Hunger Games by Suzanne Collins is the latest phenomenon. I've been seeing it and its sequels in bookstores for years and have been dismissing it as some sort of cousin to the sexy vampire genre. Needing a quick read on my Kindle for a plane trip, I bit and bought it. It turned out to be many things that were not tropes in the Twilight-ish world I dreaded. It was fast paced. The romance was underplayed, indeed subverted. And the heroine was genuinely an agent of her own destiny.
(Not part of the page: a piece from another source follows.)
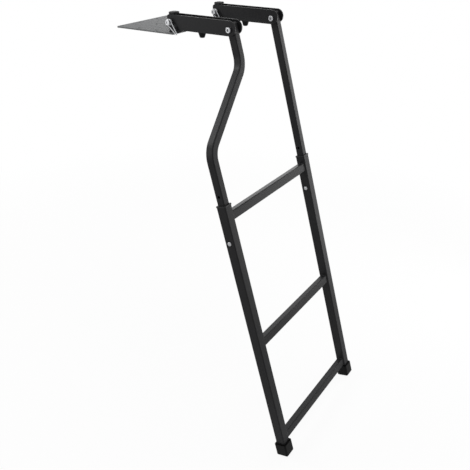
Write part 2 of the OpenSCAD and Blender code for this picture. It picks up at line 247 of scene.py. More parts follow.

It was far from flawless though. There are huge plot holes and tons of inconsistencies. The one item which just nagged at me was a nitpick I have with a lot of dystopian fiction and science fiction in general aimed at teenage readers and even older readers. That is that the economics of the post-apocalyptic world make no sense whatsoever. The Capital is this huge post-modern marvel with mind-boggling technology. But its all based on what seems to be a very small base of the outer districts. District 12 doesn't seem like it would support a decent suburb's energy needs let alone an entire country. And what are they doing still mining coal anyways?

There is also way too much lead-up to the Games themselves. It's well over half the book before kids start killing each other. Oddly, the premise of teenagers battling each other to the death is one of the least of my problems. As a plot device and a metaphor I think it works very well. I am totally unfamiliar with the sources people claim it resembles such as The Running Man and Battle Royale, but this sort of set-up goes at least as far back as The Biggest Game and Lord Of The Flies, so there is plenty of prior art to lean on.

I understand that the sequels delve deeper into the politics of the world and I'm a little hesitant to continue on since this was what I found least satisfying.